Exercise aim –
Check every line below for the word "Blender" and show those that hold it.

Records provided –
* * * *

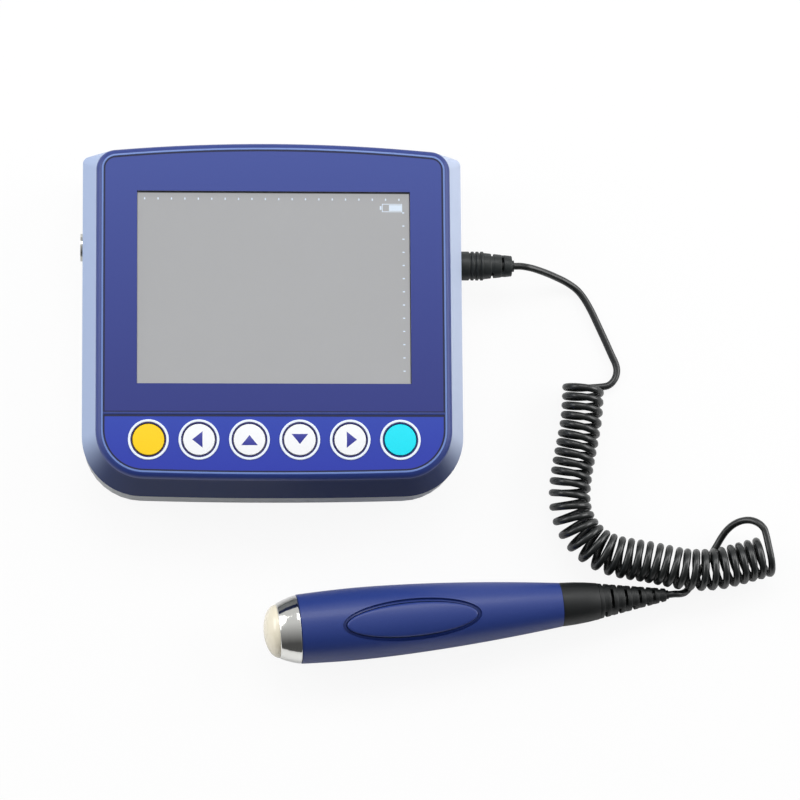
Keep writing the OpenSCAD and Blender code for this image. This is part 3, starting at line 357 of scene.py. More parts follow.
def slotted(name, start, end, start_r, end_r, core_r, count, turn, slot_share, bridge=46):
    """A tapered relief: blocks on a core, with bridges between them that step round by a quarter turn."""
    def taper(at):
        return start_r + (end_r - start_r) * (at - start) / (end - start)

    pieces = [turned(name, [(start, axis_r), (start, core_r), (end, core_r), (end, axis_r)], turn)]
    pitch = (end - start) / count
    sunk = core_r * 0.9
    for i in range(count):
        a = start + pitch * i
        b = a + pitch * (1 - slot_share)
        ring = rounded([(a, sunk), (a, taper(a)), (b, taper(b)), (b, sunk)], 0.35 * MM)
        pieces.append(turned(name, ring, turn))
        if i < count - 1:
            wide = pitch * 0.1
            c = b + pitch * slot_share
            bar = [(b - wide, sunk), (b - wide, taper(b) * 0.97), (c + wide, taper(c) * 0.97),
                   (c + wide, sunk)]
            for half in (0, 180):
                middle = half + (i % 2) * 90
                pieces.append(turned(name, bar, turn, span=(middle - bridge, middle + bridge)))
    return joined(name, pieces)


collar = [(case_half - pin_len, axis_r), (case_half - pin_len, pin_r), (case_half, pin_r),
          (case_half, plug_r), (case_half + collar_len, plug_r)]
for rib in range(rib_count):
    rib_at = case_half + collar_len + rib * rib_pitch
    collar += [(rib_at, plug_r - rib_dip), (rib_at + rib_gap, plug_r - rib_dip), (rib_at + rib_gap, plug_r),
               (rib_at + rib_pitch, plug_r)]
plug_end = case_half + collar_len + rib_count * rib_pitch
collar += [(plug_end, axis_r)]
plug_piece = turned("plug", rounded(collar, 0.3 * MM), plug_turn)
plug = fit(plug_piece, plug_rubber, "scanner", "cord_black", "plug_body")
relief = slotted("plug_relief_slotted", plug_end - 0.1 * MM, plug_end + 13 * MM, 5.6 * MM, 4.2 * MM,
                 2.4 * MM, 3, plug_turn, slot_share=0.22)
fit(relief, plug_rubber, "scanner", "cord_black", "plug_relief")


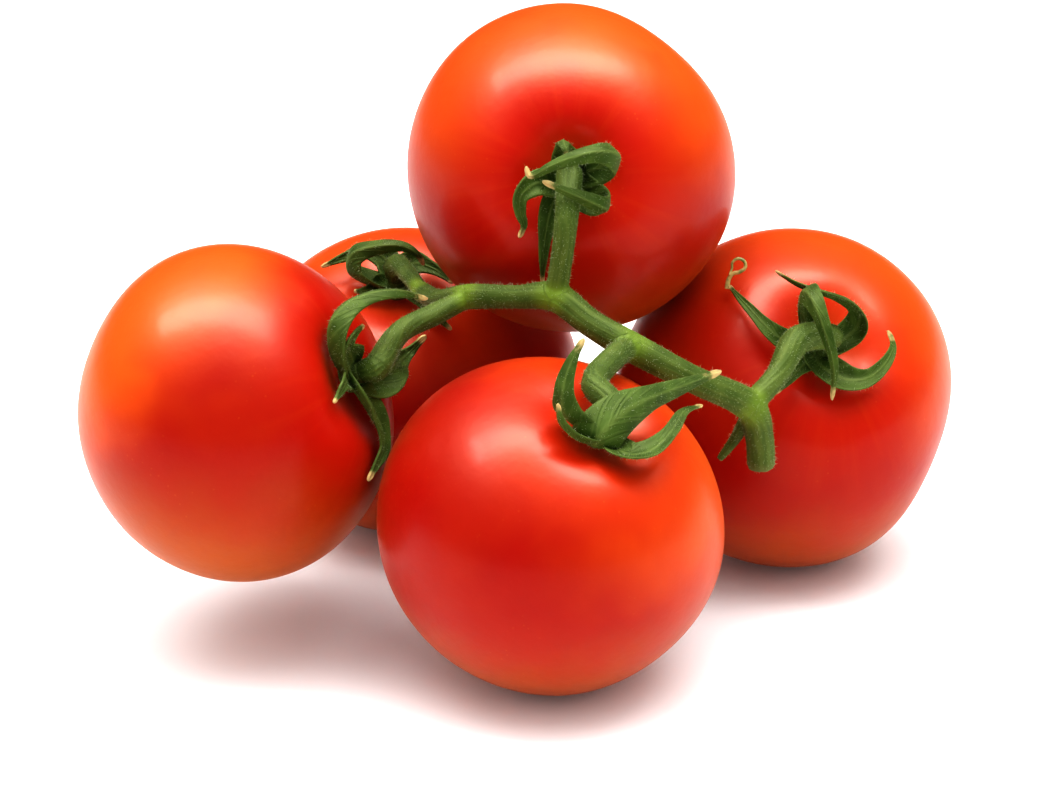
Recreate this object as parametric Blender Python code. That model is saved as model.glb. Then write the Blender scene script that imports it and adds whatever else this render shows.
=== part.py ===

* * * *

Answer –
Keep writing the OpenSCAD and Blender code for this image. This is part 3, starting at line 357 of scene.py. More parts follow.
Recreate this object as parametric Blender Python code. That model is saved as model.glb. Then write the Blender scene script that imports it and adds whatever else this render shows.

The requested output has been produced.